* **AVAILABLE DATA**:
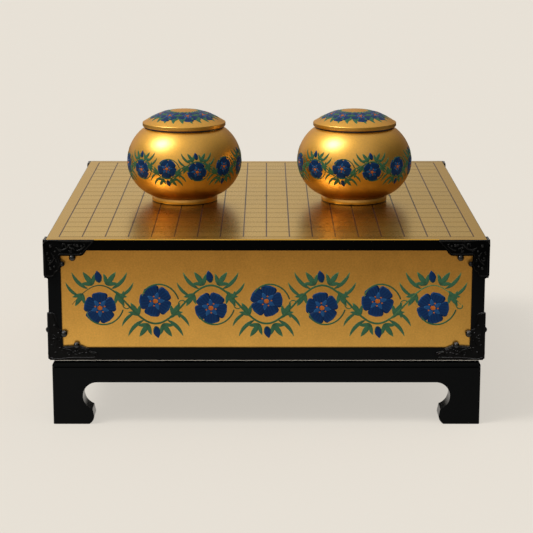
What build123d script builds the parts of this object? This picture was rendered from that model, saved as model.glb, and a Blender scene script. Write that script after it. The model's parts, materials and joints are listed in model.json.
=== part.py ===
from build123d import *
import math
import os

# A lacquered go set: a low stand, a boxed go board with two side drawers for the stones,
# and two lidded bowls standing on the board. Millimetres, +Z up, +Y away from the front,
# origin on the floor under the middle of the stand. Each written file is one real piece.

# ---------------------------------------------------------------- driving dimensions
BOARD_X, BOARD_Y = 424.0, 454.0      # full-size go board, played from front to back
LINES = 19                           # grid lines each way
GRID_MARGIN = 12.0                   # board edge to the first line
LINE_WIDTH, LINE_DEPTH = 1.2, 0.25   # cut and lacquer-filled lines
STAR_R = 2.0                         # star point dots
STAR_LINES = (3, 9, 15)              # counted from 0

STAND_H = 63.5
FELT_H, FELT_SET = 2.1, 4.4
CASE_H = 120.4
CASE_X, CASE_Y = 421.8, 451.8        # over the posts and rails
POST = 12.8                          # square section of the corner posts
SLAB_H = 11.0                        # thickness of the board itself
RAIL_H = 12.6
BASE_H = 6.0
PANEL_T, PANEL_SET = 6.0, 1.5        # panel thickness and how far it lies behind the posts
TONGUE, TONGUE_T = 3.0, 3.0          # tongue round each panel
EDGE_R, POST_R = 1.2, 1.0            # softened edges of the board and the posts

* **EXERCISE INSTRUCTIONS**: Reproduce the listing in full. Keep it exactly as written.

* **THE COMPLETED TASK**:
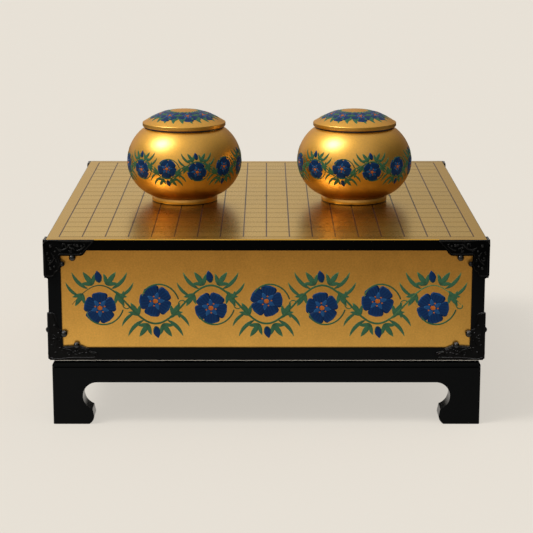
What build123d script builds the parts of this object? This picture was rendered from that model, saved as model.glb, and a Blender scene script. Write that script after it. The model's parts, materials and joints are listed in model.json.
=== part.py ===
from build123d import *
import math
import os

# A lacquered go set: a low stand, a boxed go board with two side drawers for the stones,
# and two lidded bowls standing on the board. Millimetres, +Z up, +Y away from the front,
# origin on the floor under the middle of the stand. Each written file is one real piece.

# ---------------------------------------------------------------- driving dimensions
BOARD_X, BOARD_Y = 424.0, 454.0      # full-size go board, played from front to back
LINES = 19                           # grid lines each way
GRID_MARGIN = 12.0                   # board edge to the first line
LINE_WIDTH, LINE_DEPTH = 1.2, 0.25   # cut and lacquer-filled lines
STAR_R = 2.0                         # star point dots
STAR_LINES = (3, 9, 15)              # counted from 0

STAND_H = 63.5
FELT_H, FELT_SET = 2.1, 4.4
CASE_H = 120.4
CASE_X, CASE_Y = 421.8, 451.8        # over the posts and rails
POST = 12.8                          # square section of the corner posts
SLAB_H = 11.0                        # thickness of the board itself
RAIL_H = 12.6
BASE_H = 6.0
PANEL_T, PANEL_SET = 6.0, 1.5        # panel thickness and how far it lies behind the posts
TONGUE, TONGUE_T = 3.0, 3.0          # tongue round each panel
EDGE_R, POST_R = 1.2, 1.0            # softened edges of the board and the posts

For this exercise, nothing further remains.